Trianeros have a local identity that is proudly distinctive from the rest of Seville. The neighbourhood is famous for ceramics and Flamenco, both of which have played an important part in the development of Sevilliano culture.


Work puts us up at the Hotel Ribera de Triana in Plaza Chapino which is next to the Puente Cachorro.

Over the road from the hotel is the looming Torre Sevilla which is the landmark that guides me homewards in the evenings. There are so many bridges that it can sometimes be difficult to know where you are, especially at night.


The Ribera de Triana is one of my favourite work hotels, not just because it has a sumptuous breakfast, helpful staff and big modern rooms but because it has a terrace bar on the top floor with great views out over the river and the Giralda in the background. It’s a great place to start a night out on the town.


If you turn left out of the hotel, left again down Calle Castilla and Calle San Jorge and keep going straight, you will come to the Puente de Isabel II. By the side of the bridge is the Castillo de San Jorge.


The castle is now just a relatively modern turret but its ceramic tiled roof is very photogenic. There’s a small museum inside which looks at the castle’s role as a court in the Spanish Inquisition.

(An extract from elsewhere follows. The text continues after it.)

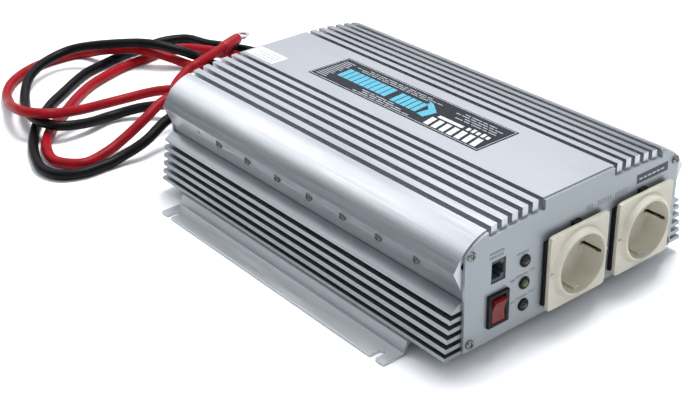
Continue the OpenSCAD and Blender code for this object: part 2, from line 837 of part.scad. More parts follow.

The ruins of the original castle are now under the Mercado de Triana at the end of Calle Castilla. The market is relatively small (75 vendors) but the stalls are all top quality. There are fantastic displays of, amongst many other things, fruit and veg…




…stuffed olives…


…charcuterie and cheeses…






You can even get vacuum packed cochinillo here; something you would never see in the UK because suckling piglets are generally not available.


This is just a taster of the sights of Triana. I hope to add more pictures to this post in the future.